Your instructions:
Starting at the line that contains "Write the Blender Python" and stopping at the line that contains "OUTLINE_POINTS = 168", repeat every line exactly, the two end lines included, and nothing else.

Object modeling scripts:
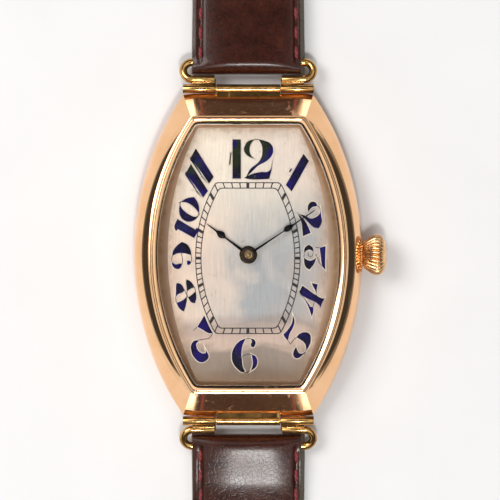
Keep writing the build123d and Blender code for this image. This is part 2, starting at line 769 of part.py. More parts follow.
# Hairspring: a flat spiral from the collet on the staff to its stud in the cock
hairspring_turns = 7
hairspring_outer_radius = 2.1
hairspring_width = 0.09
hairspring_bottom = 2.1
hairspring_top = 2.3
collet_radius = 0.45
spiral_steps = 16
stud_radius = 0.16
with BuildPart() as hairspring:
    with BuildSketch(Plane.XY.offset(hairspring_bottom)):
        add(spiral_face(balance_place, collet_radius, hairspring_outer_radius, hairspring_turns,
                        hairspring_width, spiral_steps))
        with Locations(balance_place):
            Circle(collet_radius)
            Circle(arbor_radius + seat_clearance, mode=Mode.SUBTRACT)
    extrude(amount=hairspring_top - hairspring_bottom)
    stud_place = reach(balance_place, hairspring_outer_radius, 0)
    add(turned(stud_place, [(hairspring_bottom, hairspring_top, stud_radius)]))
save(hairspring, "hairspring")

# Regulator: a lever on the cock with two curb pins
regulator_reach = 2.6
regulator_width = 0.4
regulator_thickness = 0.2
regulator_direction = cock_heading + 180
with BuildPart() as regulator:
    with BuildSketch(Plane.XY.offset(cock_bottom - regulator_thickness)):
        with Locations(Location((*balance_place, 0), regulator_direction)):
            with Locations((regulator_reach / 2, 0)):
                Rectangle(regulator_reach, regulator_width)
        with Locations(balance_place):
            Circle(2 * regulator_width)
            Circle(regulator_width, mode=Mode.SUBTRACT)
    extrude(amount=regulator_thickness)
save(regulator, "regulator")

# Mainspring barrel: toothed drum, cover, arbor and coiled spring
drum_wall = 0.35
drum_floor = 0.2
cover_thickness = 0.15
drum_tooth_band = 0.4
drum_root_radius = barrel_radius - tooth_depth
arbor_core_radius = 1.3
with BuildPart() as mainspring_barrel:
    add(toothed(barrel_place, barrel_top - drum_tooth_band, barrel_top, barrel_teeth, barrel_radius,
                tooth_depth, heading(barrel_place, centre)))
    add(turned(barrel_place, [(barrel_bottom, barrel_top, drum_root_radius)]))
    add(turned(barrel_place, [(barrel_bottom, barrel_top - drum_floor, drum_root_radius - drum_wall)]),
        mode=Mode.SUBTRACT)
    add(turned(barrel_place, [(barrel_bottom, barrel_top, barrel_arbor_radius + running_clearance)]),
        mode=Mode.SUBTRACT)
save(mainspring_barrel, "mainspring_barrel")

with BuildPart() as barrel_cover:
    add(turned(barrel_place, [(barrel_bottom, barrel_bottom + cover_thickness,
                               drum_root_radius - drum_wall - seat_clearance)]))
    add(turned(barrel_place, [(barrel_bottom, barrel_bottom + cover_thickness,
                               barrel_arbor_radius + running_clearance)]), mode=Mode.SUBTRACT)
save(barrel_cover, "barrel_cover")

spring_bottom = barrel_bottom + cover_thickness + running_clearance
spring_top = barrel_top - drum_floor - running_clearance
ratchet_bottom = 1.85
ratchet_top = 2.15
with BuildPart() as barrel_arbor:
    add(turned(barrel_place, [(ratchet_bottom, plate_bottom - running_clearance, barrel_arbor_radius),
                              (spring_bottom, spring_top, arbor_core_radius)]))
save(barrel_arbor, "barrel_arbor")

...

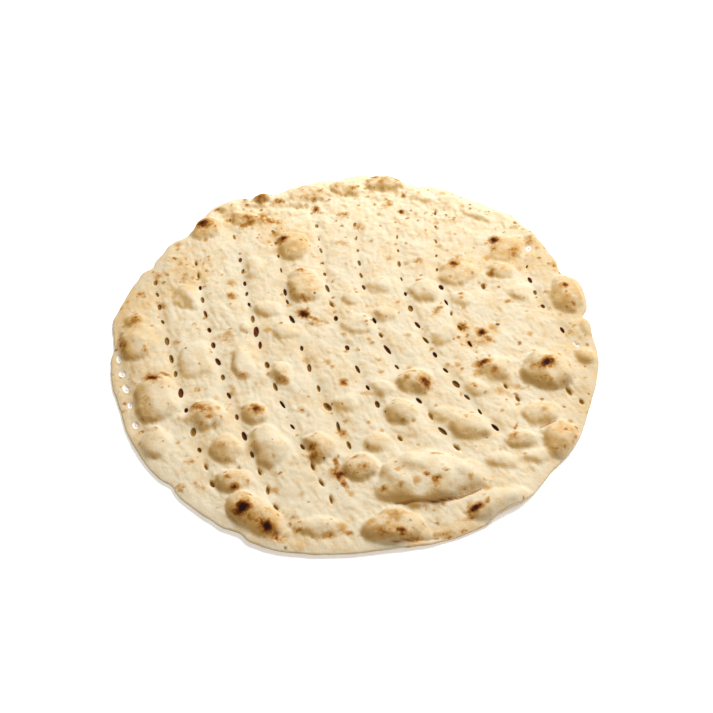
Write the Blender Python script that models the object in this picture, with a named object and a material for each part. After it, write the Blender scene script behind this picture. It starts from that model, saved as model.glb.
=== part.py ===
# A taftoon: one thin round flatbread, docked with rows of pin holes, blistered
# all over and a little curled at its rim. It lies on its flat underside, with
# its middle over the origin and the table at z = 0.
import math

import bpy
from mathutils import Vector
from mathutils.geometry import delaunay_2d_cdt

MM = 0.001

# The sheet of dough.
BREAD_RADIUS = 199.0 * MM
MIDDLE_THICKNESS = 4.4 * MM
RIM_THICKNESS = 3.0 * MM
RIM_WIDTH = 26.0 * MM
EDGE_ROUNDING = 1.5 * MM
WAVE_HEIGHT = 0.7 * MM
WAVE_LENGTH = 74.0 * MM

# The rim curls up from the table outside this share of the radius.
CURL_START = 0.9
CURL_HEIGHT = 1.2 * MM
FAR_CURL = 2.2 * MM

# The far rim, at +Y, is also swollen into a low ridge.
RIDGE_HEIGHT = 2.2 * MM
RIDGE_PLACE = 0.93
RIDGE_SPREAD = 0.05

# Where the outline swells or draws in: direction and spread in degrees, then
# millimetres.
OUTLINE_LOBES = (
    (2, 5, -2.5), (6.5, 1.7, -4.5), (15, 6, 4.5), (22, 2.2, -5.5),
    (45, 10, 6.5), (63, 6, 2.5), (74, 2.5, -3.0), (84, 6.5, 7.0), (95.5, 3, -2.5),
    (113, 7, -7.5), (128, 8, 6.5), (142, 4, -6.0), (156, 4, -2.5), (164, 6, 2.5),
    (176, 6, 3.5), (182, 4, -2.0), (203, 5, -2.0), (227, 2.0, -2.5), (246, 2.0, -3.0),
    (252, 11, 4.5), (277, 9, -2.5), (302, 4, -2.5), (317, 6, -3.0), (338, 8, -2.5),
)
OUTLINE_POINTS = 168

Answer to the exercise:
Write the Blender Python script that models the object in this picture, with a named object and a material for each part. After it, write the Blender scene script behind this picture. It starts from that model, saved as model.glb.
=== part.py ===
# A taftoon: one thin round flatbread, docked with rows of pin holes, blistered
# all over and a little curled at its rim. It lies on its flat underside, with
# its middle over the origin and the table at z = 0.
import math

import bpy
from mathutils import Vector
from mathutils.geometry import delaunay_2d_cdt

MM = 0.001

# The sheet of dough.
BREAD_RADIUS = 199.0 * MM
MIDDLE_THICKNESS = 4.4 * MM
RIM_THICKNESS = 3.0 * MM
RIM_WIDTH = 26.0 * MM
EDGE_ROUNDING = 1.5 * MM
WAVE_HEIGHT = 0.7 * MM
WAVE_LENGTH = 74.0 * MM

# The rim curls up from the table outside this share of the radius.
CURL_START = 0.9
CURL_HEIGHT = 1.2 * MM
FAR_CURL = 2.2 * MM

# The far rim, at +Y, is also swollen into a low ridge.
RIDGE_HEIGHT = 2.2 * MM
RIDGE_PLACE = 0.93
RIDGE_SPREAD = 0.05

# Where the outline swells or draws in: direction and spread in degrees, then
# millimetres.
OUTLINE_LOBES = (
    (2, 5, -2.5), (6.5, 1.7, -4.5), (15, 6, 4.5), (22, 2.2, -5.5),
    (45, 10, 6.5), (63, 6, 2.5), (74, 2.5, -3.0), (84, 6.5, 7.0), (95.5, 3, -2.5),
    (113, 7, -7.5), (128, 8, 6.5), (142, 4, -6.0), (156, 4, -2.5), (164, 6, 2.5),
    (176, 6, 3.5), (182, 4, -2.0), (203, 5, -2.0), (227, 2.0, -2.5), (246, 2.0, -3.0),
    (252, 11, 4.5), (277, 9, -2.5), (302, 4, -2.5), (317, 6, -3.0), (338, 8, -2.5),
)
OUTLINE_POINTS = 168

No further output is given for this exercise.